Für Zukunftsobjekte im Nahverkehr offen sein
Dafür, dass die Stadt sich keine Chancen verbaut, warb auch Brigitte Erd von den Grünen: „Ich wundere mich oft über die Blockadehaltung des Rates“, kritisierte sie und plädierte dafür, für Zukunftsobjekte im Nahverkehr offen zu sein.
Etwa 30 Millionen Euro würde eine Bahn nach Saarn kosten. Jeden Fahrgast mit dem Taxi nach Saarn zu fahren, wäre noch preiswerter, meinte FDP-Fraktionschef Peter Beitz und sieht in der Straßenbahn alles andere als die Nahverkehrstechnik von morgen, erst recht nicht in einer Stadt, wo die Bevölkerung stagniere. Damit steht er im Rat nicht alleine da.
Planungsdezernent Peter Vermeulen versuchte, die Wogen zu glätten: „Im Grunde liegen wir alle nicht weit auseinander. Alle wollen einen zukunftsgerechten ÖPNV, alle wollen ein bedarfsgerechtes Angebot, keiner ist gegen behindertengerechte Ausstattungen.“ Allerdings gab der Dezernent zu bedenken, dass Mülheim derzeit dreimal so viel Geld pro Kopf für den Nahverkehr ausgibt wie vergleichbare Städte. „Das ist exorbitant viel Geld.“
Mit weniger Geld besser werden
Das Ziel ist klar: Mit weniger Geld besser werden! Als „extrem schwer“ stuft Vermeulen das ein und kennt die vielen Wünsche, die die Kosten eher nach oben treiben. Die Forderungen nach 10-Minuten-Takten, wie sie jetzt für alle Straßenbahnlinien geprüft werden, kosten auch mehr.

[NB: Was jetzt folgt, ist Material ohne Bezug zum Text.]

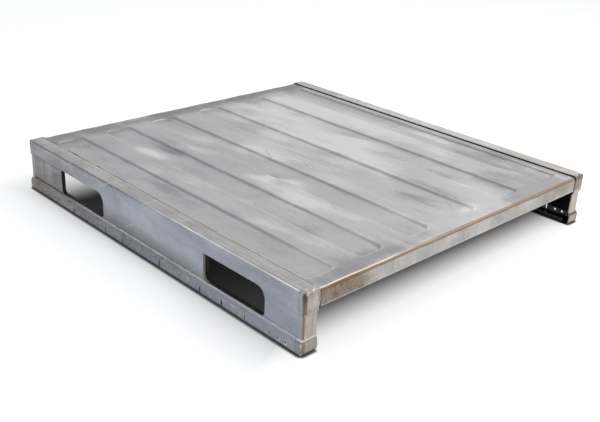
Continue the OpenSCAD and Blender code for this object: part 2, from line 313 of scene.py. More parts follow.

Zwischen 30 und 35 Millionen Euro betrug zuletzt das jährliche Defizit der MVG. Der Investitionsstau geht in eine dreistellige Millionen-Summe. In einer Taktverlängerung, im Ausdünnen von Linien, im Abschaffen von Doppelfahrten auf Strecken liegen die Sparmöglichkeiten. Sie bleiben Thema – ein strittiges.